The court then considered whether the statute was penal in nature. To do this, it analyzed whether the restrictions effectively constituted punishment for the underlying offense, such that they functioned as a criminal penalty imposed after conviction.28 It initially rejected this claim out of hand,29 as it found the residency statute to be substantially similar to other statutes regulating sex offenders that were deemed nonpenal by the Seventh Circuit30 and the Supreme Court.31

However, it then went on to independently analyze the statute, applying the Supreme Court’s Smith test to determine whether its restrictions were in fact punitive.32 Under this frame, courts first ask whether the legislature intended for a law to impose punishment.33 Because the plaintiffs did not make this argument,34 the court moved on to the second inquiry: whether the law was so punitive in effect as to negate the state’s nonpunitive intent.35 To assess the law’s effect, the panel considered the five factors from Smith: whether the statute “[(1)] in its necessary operation . . . [would be] regarded in our history and traditions as a punishment[, (2)] imposes an affirmative disability or restraint[, (3)] promotes the traditional aims of punishment[, (4)] has a rational connection to a nonpunitive purpose[, or (5)] is excessive with respect to this purpose.”36

The court first examined whether the residency law resembled traditional methods of punishment. It rejected the plaintiffs’ comparison of the law with the historical punishments of shaming and banishment, observing that the law’s restrictions did not inflict public disgrace, which is the purpose of shaming, and that, unlike banishment, they did not force offenders to permanently or completely leave their communities.37 The court additionally noted that, since the restrictions limited only where those subject to them can live, they did not sufficiently resemble the “comprehensive control” of criminal punishments like probation and supervised release.38

The court next asked whether the law imposed an affirmative disability or restraint. It conceded that the plaintiffs had difficulty finding compliant housing and acknowledged that the 2008 amendment’s inclusion of day-care homes compounded this difficulty, since “a private residential property can become a day-care home without anyone in the neighborhood noticing.”39 Nevertheless, the court concluded that the restriction failed to meet the standard of functioning as a “paradigmatic” disability or restraint because it did not impose a physical restraint resembling imprisonment.40

To determine whether the statute promoted the traditional aims of punishment, the court assessed whether it was enacted for retributive purposes.41 It rejected any argument to this effect, finding that “the obvious aim of the statute [was] to protect children from the danger of recidivism by convicted child sex offenders.”42

Finally, the court considered whether the statute had a rational connection to a nonpunitive purpose and was excessive with respect to that purpose. Because these two factors “are related,” it analyzed them together.43 Explaining that the plaintiffs were “required to show that the statute’s ‘nonpunitive purpose is a sham or mere pretext,’”44 the court concluded that they failed to do so. Though it noted the plaintiffs’ assertion that those convicted of sex offenses do not recidivate at higher rates than those convicted of other offenses, it argued that, even if this were true, “similar recidivism rates across different categories of crime would not establish that the nonpunitive aim of this statute — protecting children — is a sham.”45

Taking all the factors together, the court concluded that the amended residency restriction was “neither retroactive nor punitive and thus raise[d] no ex post facto concerns.”46 Accordingly, it affirmed the district court’s dismissal of the ex post facto claim.47

The Seventh Circuit’s simultaneous consideration of the last two factors from Smith led it to incorrectly conflate them and to neglect the latter. This conflation matters not just as a doctrinal issue, but also for its implications in future cases involving the regulation of those convicted of sex offenses. If courts do not independently inquire into whether a given sex offender statute is excessive, they will be more likely to uphold nearly all such statutes, even the most far-reaching, without confronting the actual effects of the restrictions they impose.

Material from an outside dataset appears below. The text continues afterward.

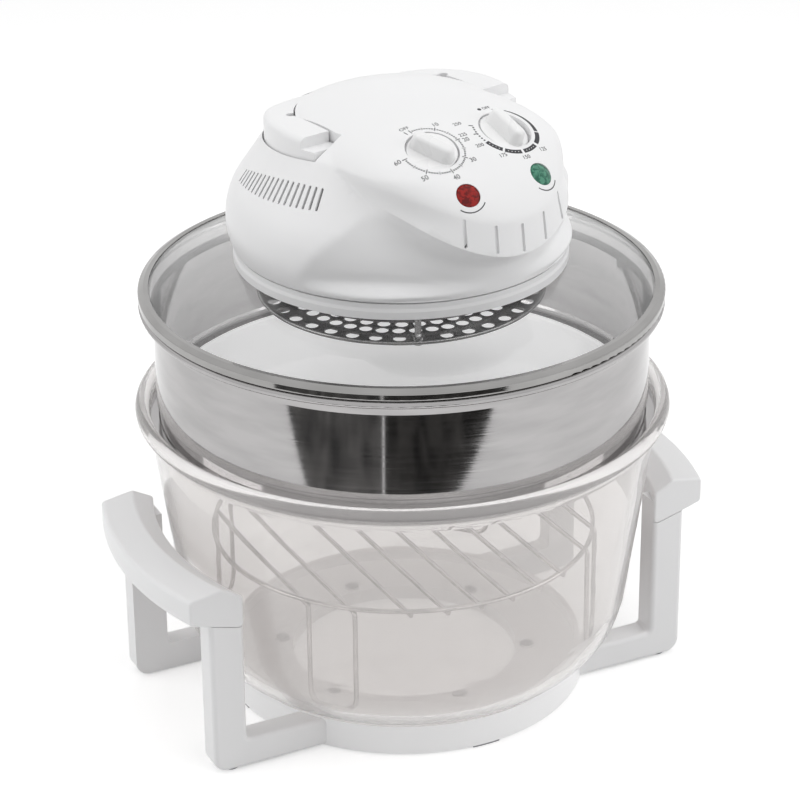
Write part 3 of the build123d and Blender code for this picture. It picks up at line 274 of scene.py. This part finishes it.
class Print:
    """Marks drawn in a plane of the panel and pressed onto the shell as thin closed slabs."""

    def __init__(self, name, plane, tree, ink, lift=0.0):
        self.name, self.plane, self.tree, self.ink, self.lift = name, plane, tree, ink, lift
        self.points, self.faces = [], []
        self.down = -(plane.to_3x3() @ Vector((0, 0, 1)))

    def dropped(self, u, v, height):
        """The plane's point (u, v) on the shell, raised by that height."""
        start = self.plane @ Vector((u, v, PROBE))
        spot = self.tree.ray_cast(start, self.down)[0]
        if spot is None:
            raise ValueError(f"{self.name}: no shell under ({u:.4f}, {v:.4f})")
        return spot - self.down * height

    def strip(self, left, right):
        """A band between two lines with as many points each."""
        first = len(self.points)
        for (lu, lv), (ru, rv) in zip(left, right):
            for u, v in ((lu, lv), (ru, rv)):
                for height in (INK_SINK, INK_RISE + self.lift):
                    self.points.append(self.dropped(u, v, height))
        for i in range(len(left) - 1):
            a, b = first + 4 * i, first + 4 * (i + 1)
            self.faces += [(a + 1, a + 3, b + 3, b + 1), (a, b, b + 2, a + 2),
                           (a, a + 1, b + 1, b), (a + 2, b + 2, b + 3, a + 3)]
        a, b = first, first + 4 * (len(left) - 1)
        self.faces += [(a, a + 2, a + 3, a + 1), (b, b + 1, b + 3, b + 2)]

    def arc(self, radii, start, end, step=4.0):
        """A band round the plane's centre, clockwise from start. radii(t) gives (inner, outer)."""
        count = max(1, math.ceil(abs(end - start) / step))
        inner, outer = [], []
        for i in range(count + 1):
            t = i / count
            turn = math.radians(start + (end - start) * t)
            low, high = radii(t)
            inner.append((low * math.cos(turn), low * math.sin(turn)))
            outer.append((high * math.cos(turn), high * math.sin(turn)))
        self.strip(inner, outer)

    def dot(self, radius, angle, size):
        """A round dot on a circle."""
        turn = math.radians(angle)
        u, v = radius * math.cos(turn), radius * math.sin(turn)
        rows = [math.pi * (i + 0.5) / DOT_ROWS for i in range(DOT_ROWS)]
        self.strip([(u + size * math.cos(a), v - size * math.sin(a)) for a in rows],
                   [(u + size * math.cos(a), v + size * math.sin(a)) for a in rows])

    def number(self, text, radius, angle, height):
        """Digits set upright in the plane, centred on a point of a circle."""
        curve = bpy.data.curves.new(f"{self.name}_{text}", "FONT")
        curve.body, curve.size = text, height * FONT_SIZE_PER_HEIGHT
        curve.align_x, curve.align_y = "CENTER", "CENTER"
        curve.resolution_u = 3
        curve.extrude = 1.0
        holder = bpy.data.objects.new(curve.name, curve)
        bpy.context.scene.collection.objects.link(holder)
        bpy.context.view_layer.update()
        mesh = bpy.data.meshes.new_from_object(holder)
        turn = math.radians(angle)
        u, v = radius * math.cos(turn), radius * math.sin(turn)
        first = len(self.points)
        for vertex in mesh.vertices:
            lift = INK_RISE if vertex.co.z > 0 else INK_SINK
            self.points.append(self.dropped(u + vertex.co.x, v + vertex.co.y, lift))
        self.faces += [tuple(first + i for i in face.vertices) for face in mesh.polygons]
        bpy.data.objects.remove(holder)
        bpy.data.meshes.remove(mesh)
        bpy.data.curves.remove(curve)

    def finish(self, body):
        mesh = bpy.data.meshes.new(self.name)
        mesh.from_pydata(self.points, [], self.faces)
        mesh.materials.append(self.ink)
        mesh.update()
        piece = bpy.data.objects.new(self.name, mesh)
        bpy.context.scene.collection.objects.link(piece)
        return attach(piece, body)


def around_scale(share, start, sweep):
    """Angle of a share of a scale that runs clockwise from start."""
    return start - sweep * share


def time_scale(tree):
    """Sixty minutes round the left knob: a dot a minute, a tick each five, a number each ten."""
    ring_r, number_r, digit_height = 0.0190, 0.0238, 0.0031
    start, sweep, minutes = 97.0, 278.0, 60
    marks = Print("time_scale", knob_plane(-1), tree, INK)
    for minute in range(minutes + 1):
        angle = around_scale(minute / minutes, start, sweep)
        if minute % 10 == 0:
            reach, half = 0.00165, 0.85
        elif minute % 5 == 0:
            reach, half = 0.00115, 0.65
        else:
            reach, half = 0.00052, 1.2
        marks.arc(lambda t: (ring_r - reach, ring_r + reach), angle + half, angle - half)
    marks.arc(lambda t: (ring_r - 0.0008, ring_r + 0.0022), start + 9.8, start + 8.2)
    marks.number("OFF", number_r - 0.0004, start + 2.0, 0.0026)
    for minute in range(10, minutes + 1, 10):
        aside = 5.0 if minute == 20 else 0.0   # clear of the heat scale's numbers
        angle = around_scale(minute / minutes, start, sweep) - aside
        marks.number(str(minute), number_r, angle, digit_height)
    return marks.finish("lid")


def temp_scale(tree):
    """Heat scale round the right knob: a wedge, four blocks and a dotted run, with numbers."""
    ring_r, off_r, full, digit_height = 0.0196, 0.0216, 0.0014, 0.0026
    thin, growth = 0.0001, full * 0.8          # half the wedge's width at its start, and what it gains
    marks = Print("temp_scale", knob_plane(1), tree, INK)
    marks.dot(off_r, 97.0, 0.0012)
    marks.arc(lambda t: (ring_r - thin - growth * t, ring_r + thin + growth * t), 77.0, -20.0)
    blocks = ((-23.0, -54.0), (-60.0, -91.0), (-96.0, -127.0), (-131.0, -161.0))
    for start, end in blocks:
        marks.arc(lambda t: (ring_r - full, ring_r + full), start, end)
    for step in range(7):
        marks.dot(ring_r, -166.0 - step * 6.0, 0.0006)
    for angle in (-185.0, -207.0):
        marks.arc(lambda t: (ring_r - 0.0002, ring_r + 0.0024), angle + 0.9, angle - 0.9)
    numbers = (("125", 0.0248, -57.0), ("150", 0.0240, -93.5), ("175", 0.0242, -129.0),
               ("200", 0.0254, -163.0), ("225", 0.0285, -188.0), ("250", 0.0285, -209.0))
    for text, radius, angle in numbers:
        marks.number(text, radius, angle, digit_height)
    marks.number("OFF", off_r, 83.5, 0.0024)
    marks.finish("lid")
    specks = Print("temp_scale_specks", knob_plane(1), tree, WHITE_INK, SPECK_LIFT)
    for start, end in blocks[1:]:
        for share in (0.2, 0.4, 0.6, 0.8):
            specks.dot(ring_r, start + (end - start) * share, 0.00032)
    return specks.finish("lid")


def lens_arcs(tree):
    """A fine line curved under each signal lens."""
    inner, outer, step = 0.0101, 0.0107, 5.0
    marks = []
    for side, name, start, end in ((-1, "power_arc", -43.0, -142.0), (1, "heat_arc", -30.0, -130.0)):
        arc = Print(name, lens_plane(side), tree, INK)
        arc.arc(lambda t: (inner, outer), start, end, step)
        marks.append(arc.finish("lid"))
    return marks


# ================================================================ stage, light and camera
FLOOR_R = 6.0
FLOOR_COLOUR, FLOOR_GLOW = 0.80, 0.42
SKY_FILL = 0.40                            # the world's strength for diffuse light
CARD_INNER, CARD_OUTER, CARD_Z = 0.50, 0.80, 0.002
LAMP_AIM, LAMP_DISTANCE = Vector((0.0, 0.0, 0.2)), 2.2
# Softboxes: azimuth from the camera's, elevation, edge length, power in watts.
LAMPS = {
    "top": (180.0, 84.0, 1.8, 10.5),
    "left_high": (-85.0, 55.0, 1.4, 8.0),
    "left_low": (-80.0, 18.0, 1.4, 10.0),
    "right_high": (80.0, 55.0, 1.4, 7.0),
    "right_front": (40.0, 42.0, 1.4, 5.0),
    "right_low": (80.0, 18.0, 1.4, 9.5),
}


def rays_that_see_white(tree):
    """1 for camera, glossy and transmission rays."""
    path = tree.nodes.new("ShaderNodeLightPath")
    seen = path.outputs["Is Camera Ray"]
    for ray in ("Is Glossy Ray", "Is Transmission Ray"):
        either = tree.nodes.new("ShaderNodeMath")
        either.operation = "MAXIMUM"
        tree.links.new(seen, either.inputs[0])
        tree.links.new(path.outputs[ray], either.inputs[1])
        seen = either.outputs["Value"]
    return seen


def white_world():
    """White to the eye, in gloss and through glass; a soft grey fill for the object."""
    world = bpy.data.worlds.new("studio")
    world.use_nodes = True
    bpy.context.scene.world = world
    tree = world.node_tree
    strength = tree.nodes.new("ShaderNodeMapRange")
    strength.inputs["To Min"].default_value = SKY_FILL
    strength.inputs["To Max"].default_value = 1.0
    tree.links.new(rays_that_see_white(tree), strength.inputs["Value"])
    background = tree.nodes["Background"]
    background.inputs["Color"].default_value = (1.0, 1.0, 1.0, 1.0)
    tree.links.new(strength.outputs["Result"], background.inputs["Strength"])


def disc_mesh(name, inner, outer, near, far, height, steps=48):
    """A flat sector round the Z axis, as wide as near at the inner radius and as far at the outer.

    Azimuth 0 points to -Y and grows clockwise from above.
    """
    points, faces = [], []
    for i in range(steps + 1):
        for radius, (start, end) in ((inner, near), (outer, far)):
            turn = math.radians(start + (end - start) * i / steps)
            points.append((radius * math.sin(turn), -radius * math.cos(turn), height))
    for i in range(steps):
        faces.append((2 * i, 2 * i + 1, 2 * i + 3, 2 * i + 2))
    mesh = bpy.data.meshes.new(name)
    mesh.from_pydata(points, [], faces)
    thing = bpy.data.objects.new(name, mesh)
    bpy.context.scene.collection.objects.link(thing)
    return thing


def pale_floor():
    """Plain pale floor that keeps the object's shadow."""
    floor = disc_mesh("floor", 0.0, FLOOR_R, (0.0, 360.0), (0.0, 360.0), 0.0, 96)
    material = bpy.data.materials.new("floor")
    material.use_nodes = True
    tree = material.node_tree
    shader = tree.nodes["Principled BSDF"]
    shader.inputs["Base Color"].default_value = (FLOOR_COLOUR, FLOOR_COLOUR, FLOOR_COLOUR, 1.0)
    shader.inputs["Roughness"].default_value = 1.0
    shader.inputs["Specular IOR Level"].default_value = 0.0
    shader.inputs["Emission Color"].default_value = (1.0, 1.0, 1.0, 1.0)
    glow = tree.nodes.new("ShaderNodeMath")
    glow.operation = "MULTIPLY"
    glow.inputs[1].default_value = FLOOR_GLOW
    tree.links.new(rays_that_see_white(tree), glow.inputs[0])
    tree.links.new(glow.outputs["Value"], shader.inputs["Emission Strength"])
    floor.data.materials.append(material)


def dark_cards():
    """Painted reflection: dark cards on the floor, standing in for a dark studio, that only glossy rays
    see, never the camera, diffuse light or shadow, so polished metal and glass reflect them dark. The left
    card is lighter than the right, and both are mottled.
    """
    cards = (("left", (-36.0, -8.0), (-54.0, -8.0), (0.06, 0.06, 0.06), (0.20, 0.195, 0.19)),
             ("right", (-7.2, 16.0), (-7.2, 46.0), (0.015, 0.015, 0.015), (0.09, 0.087, 0.083)))
    for side, near, far, dark, light in cards:
        finish = Finish(f"card_{side}", light, 1.0, Specular_IOR_Level=0.0)
        finish.tint(finish.noise(9.0, 4.0, (1.0, 1.0, 1.0), 1.5), dark, light)
        turn = CAMERA_AZIMUTH
        card = disc_mesh(f"card_{side}", CARD_INNER, CARD_OUTER, (turn + near[0], turn + near[1]),
                         (turn + far[0], turn + far[1]), CARD_Z)
        card.data.materials.append(finish.material)
        card.visible_camera = False
        card.visible_diffuse = False
        card.visible_transmission = False
        card.visible_volume_scatter = False
        card.visible_shadow = False


def soft_lamp(name, azimuth, elevation, size, power):
    """Square softbox that faces the object. Azimuth as for the camera."""
    data = bpy.data.lights.new(name, "AREA")
    data.shape, data.size, data.energy = "SQUARE", size, power
    lamp = bpy.data.objects.new(name, data)
    a, e = math.radians(azimuth), math.radians(elevation)
    back = Vector((math.sin(a) * math.cos(e), -math.cos(a) * math.cos(e), math.sin(e)))
    lamp.location = LAMP_AIM + back * LAMP_DISTANCE
    lamp.rotation_euler = back.to_track_quat("Z", "Y").to_euler()
    bpy.context.scene.collection.objects.link(lamp)
    lamp.visible_glossy = False
    return lamp


def camera():
    a, e = math.radians(CAMERA_AZIMUTH), math.radians(CAMERA_ELEVATION)
    ahead = Vector((-math.sin(a) * math.cos(e), math.cos(a) * math.cos(e), -math.sin(e)))
    level = Vector((math.cos(a), math.sin(a), 0.0))
    upright = level.cross(ahead)
    roll = math.radians(CAMERA_ROLL)
    right = level * math.cos(roll) + upright * math.sin(roll)
    up = right.cross(ahead)
    data = bpy.data.cameras.new("camera")
    data.sensor_width = SENSOR_WIDTH
    data.lens = FOCAL_PX / FRAME_WIDTH_PX * SENSOR_WIDTH
    view = bpy.data.objects.new("camera", data)
    view.matrix_world = Matrix.Translation(CAMERA_AT) @ Matrix((right, up, -ahead)).transposed().to_4x4()
    bpy.context.scene.collection.objects.link(view)
    bpy.context.scene.camera = view


# ================================================================ making
camera()
dress_frame()
shell = shell_tree()
time_scale(shell)
temp_scale(shell)
lens_arcs(shell)
white_world()
pale_floor()
dark_cards()
for lamp_name, (beside, lamp_elevation, edge, watts) in LAMPS.items():
    soft_lamp(lamp_name, CAMERA_AZIMUTH + beside, lamp_elevation, edge, watts)
bpy.context.scene.view_settings.view_transform = "Standard"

In Smith, the Supreme Court analyzed the sex offender registration statute at issue by conducting a sequential five-factor analysis.48 Unlike Judge Sykes, Justice Kennedy applied each of the factors to determine punitive effect independently, considering the statute under each one before moving to the next.49 In addressing the fourth factor, he concluded that the statute had a rational connection to the nonpunitive purpose of public safety.50 He noted that a statute need not have a close or perfect fit with its nonpunitive purpose (dismissing the respondents’ contention that restrictions must be narrowly drawn), so long as that purpose is not a “sham or mere pretext.”51

After addressing this argument, the Court moved clearly to the following factor: whether the statute was excessive in relation to its regulatory purpose.52 Justice Kennedy considered and rejected the argument that the regulatory scheme was excessive because it “applie[d] to all convicted sex offenders without regard to their future dangerousness.”53 He did so not because the legislature had proven that its rationale for imposing restrictions on this class of offenders was not a sham, but because it could conclude, based on a survey of available data, that “a conviction for [any] sex offense provides evidence of substantial risk of recidivism.”54 Not only did the Court separate out these two inquiries, but it also held the state to a different standard for each one: where the rational relation test requires only that a legislature’s justification rise above a mere “sham,” the excessiveness test involves a closer, more rigorous look at the state’s empirical justification.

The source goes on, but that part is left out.